======== Extracted records
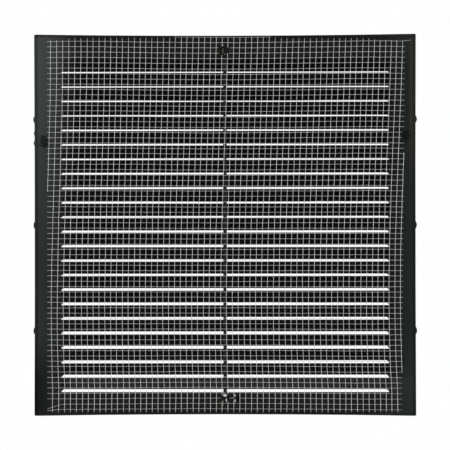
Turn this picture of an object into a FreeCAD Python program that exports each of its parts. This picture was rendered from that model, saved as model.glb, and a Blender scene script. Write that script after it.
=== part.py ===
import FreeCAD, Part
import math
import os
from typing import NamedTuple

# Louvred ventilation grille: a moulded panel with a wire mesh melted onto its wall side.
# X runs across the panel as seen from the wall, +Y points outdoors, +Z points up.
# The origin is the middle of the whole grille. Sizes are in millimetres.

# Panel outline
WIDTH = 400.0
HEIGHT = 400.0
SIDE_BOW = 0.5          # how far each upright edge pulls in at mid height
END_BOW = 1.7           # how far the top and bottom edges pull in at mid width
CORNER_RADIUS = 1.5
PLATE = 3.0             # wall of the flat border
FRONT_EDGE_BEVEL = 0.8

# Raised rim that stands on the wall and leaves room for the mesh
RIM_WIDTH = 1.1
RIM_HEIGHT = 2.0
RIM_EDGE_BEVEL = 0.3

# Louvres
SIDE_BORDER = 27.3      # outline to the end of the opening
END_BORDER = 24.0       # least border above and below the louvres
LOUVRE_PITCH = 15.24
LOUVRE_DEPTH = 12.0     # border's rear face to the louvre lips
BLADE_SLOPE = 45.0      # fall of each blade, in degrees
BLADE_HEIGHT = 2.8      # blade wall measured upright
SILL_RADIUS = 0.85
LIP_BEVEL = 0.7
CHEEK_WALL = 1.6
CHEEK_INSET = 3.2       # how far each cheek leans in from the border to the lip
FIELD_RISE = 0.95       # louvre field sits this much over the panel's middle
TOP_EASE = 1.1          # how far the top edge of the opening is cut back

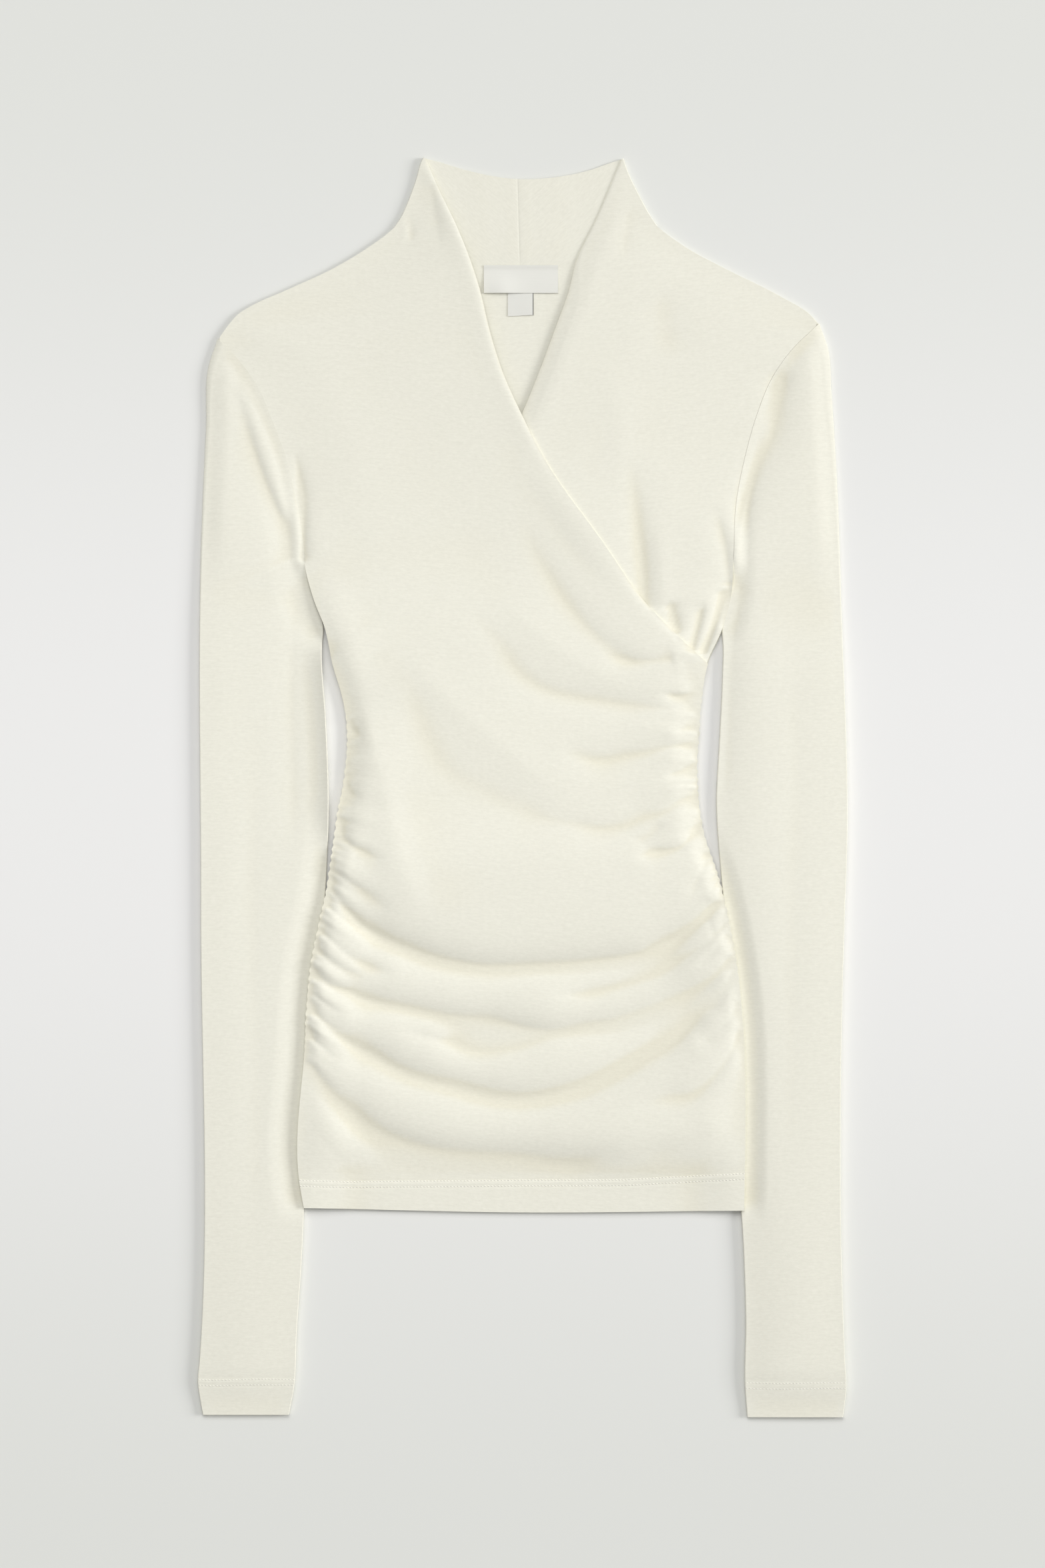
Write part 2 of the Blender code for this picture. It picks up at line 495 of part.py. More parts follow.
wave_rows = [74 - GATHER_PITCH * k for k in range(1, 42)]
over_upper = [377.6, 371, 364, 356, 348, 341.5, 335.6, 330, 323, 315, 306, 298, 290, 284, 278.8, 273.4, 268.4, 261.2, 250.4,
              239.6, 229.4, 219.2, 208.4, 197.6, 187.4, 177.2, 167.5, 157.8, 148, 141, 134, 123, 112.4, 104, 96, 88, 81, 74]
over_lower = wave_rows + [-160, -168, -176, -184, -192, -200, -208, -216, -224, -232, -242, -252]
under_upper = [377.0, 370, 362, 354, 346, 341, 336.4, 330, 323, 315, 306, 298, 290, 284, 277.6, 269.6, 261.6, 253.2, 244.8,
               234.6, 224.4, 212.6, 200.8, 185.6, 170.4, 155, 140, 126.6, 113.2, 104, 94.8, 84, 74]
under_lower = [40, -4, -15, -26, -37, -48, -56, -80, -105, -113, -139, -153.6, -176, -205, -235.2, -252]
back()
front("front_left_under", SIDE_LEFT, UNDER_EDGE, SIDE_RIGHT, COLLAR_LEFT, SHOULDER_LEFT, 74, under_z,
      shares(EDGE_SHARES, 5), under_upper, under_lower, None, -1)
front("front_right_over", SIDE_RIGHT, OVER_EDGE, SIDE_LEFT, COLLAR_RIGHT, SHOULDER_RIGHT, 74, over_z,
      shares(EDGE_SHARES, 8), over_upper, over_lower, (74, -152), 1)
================
**Direction**
Reproduce each record exactly as it appears.

**Task result**
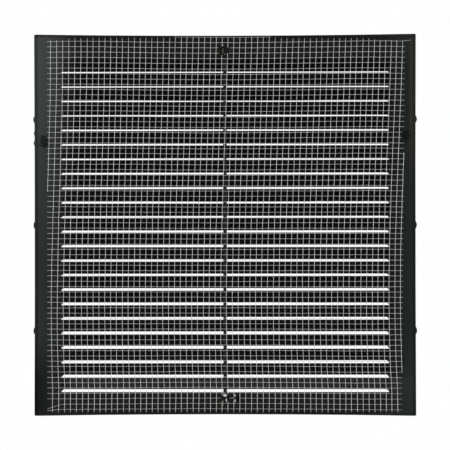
Turn this picture of an object into a FreeCAD Python program that exports each of its parts. This picture was rendered from that model, saved as model.glb, and a Blender scene script. Write that script after it.
=== part.py ===
import FreeCAD, Part
import math
import os
from typing import NamedTuple

# Louvred ventilation grille: a moulded panel with a wire mesh melted onto its wall side.
# X runs across the panel as seen from the wall, +Y points outdoors, +Z points up.
# The origin is the middle of the whole grille. Sizes are in millimetres.

# Panel outline
WIDTH = 400.0
HEIGHT = 400.0
SIDE_BOW = 0.5          # how far each upright edge pulls in at mid height
END_BOW = 1.7           # how far the top and bottom edges pull in at mid width
CORNER_RADIUS = 1.5
PLATE = 3.0             # wall of the flat border
FRONT_EDGE_BEVEL = 0.8

# Raised rim that stands on the wall and leaves room for the mesh
RIM_WIDTH = 1.1
RIM_HEIGHT = 2.0
RIM_EDGE_BEVEL = 0.3

# Louvres
SIDE_BORDER = 27.3      # outline to the end of the opening
END_BORDER = 24.0       # least border above and below the louvres
LOUVRE_PITCH = 15.24
LOUVRE_DEPTH = 12.0     # border's rear face to the louvre lips
BLADE_SLOPE = 45.0      # fall of each blade, in degrees
BLADE_HEIGHT = 2.8      # blade wall measured upright
SILL_RADIUS = 0.85
LIP_BEVEL = 0.7
CHEEK_WALL = 1.6
CHEEK_INSET = 3.2       # how far each cheek leans in from the border to the lip
FIELD_RISE = 0.95       # louvre field sits this much over the panel's middle
TOP_EASE = 1.1          # how far the top edge of the opening is cut back

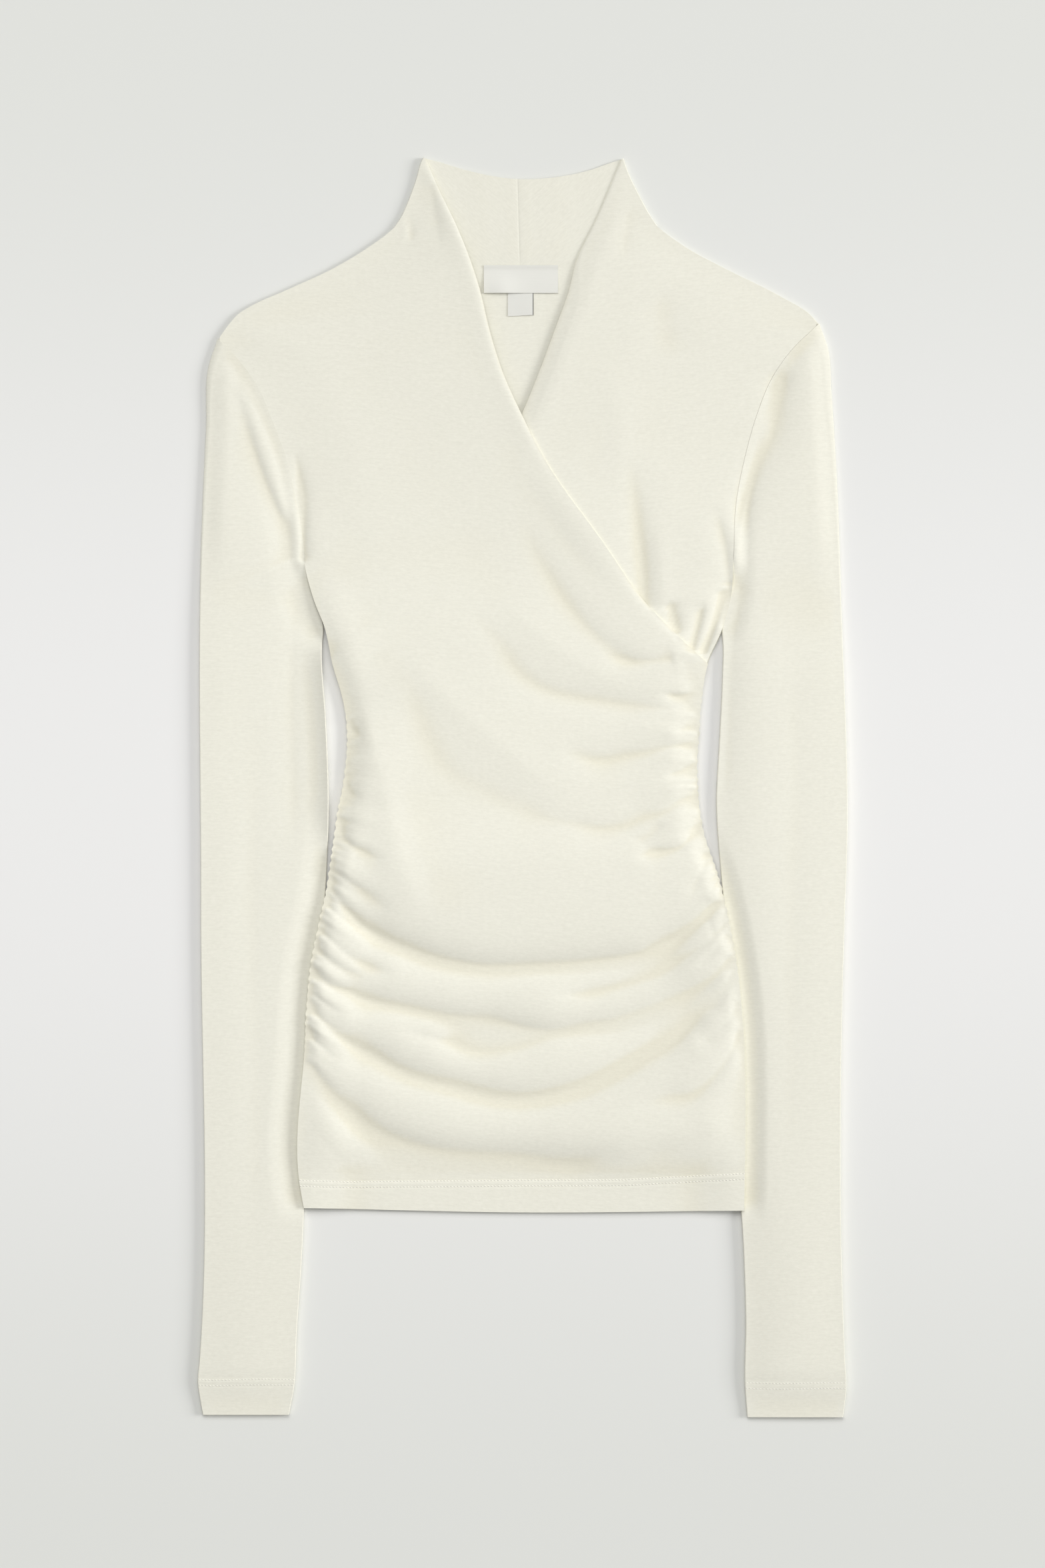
Write part 2 of the Blender code for this picture. It picks up at line 495 of part.py. More parts follow.
wave_rows = [74 - GATHER_PITCH * k for k in range(1, 42)]
over_upper = [377.6, 371, 364, 356, 348, 341.5, 335.6, 330, 323, 315, 306, 298, 290, 284, 278.8, 273.4, 268.4, 261.2, 250.4,
              239.6, 229.4, 219.2, 208.4, 197.6, 187.4, 177.2, 167.5, 157.8, 148, 141, 134, 123, 112.4, 104, 96, 88, 81, 74]
over_lower = wave_rows + [-160, -168, -176, -184, -192, -200, -208, -216, -224, -232, -242, -252]
under_upper = [377.0, 370, 362, 354, 346, 341, 336.4, 330, 323, 315, 306, 298, 290, 284, 277.6, 269.6, 261.6, 253.2, 244.8,
               234.6, 224.4, 212.6, 200.8, 185.6, 170.4, 155, 140, 126.6, 113.2, 104, 94.8, 84, 74]
under_lower = [40, -4, -15, -26, -37, -48, -56, -80, -105, -113, -139, -153.6, -176, -205, -235.2, -252]
back()
front("front_left_under", SIDE_LEFT, UNDER_EDGE, SIDE_RIGHT, COLLAR_LEFT, SHOULDER_LEFT, 74, under_z,
      shares(EDGE_SHARES, 5), under_upper, under_lower, None, -1)
front("front_right_over", SIDE_RIGHT, OVER_EDGE, SIDE_LEFT, COLLAR_RIGHT, SHOULDER_RIGHT, 74, over_z,
      shares(EDGE_SHARES, 8), over_upper, over_lower, (74, -152), 1)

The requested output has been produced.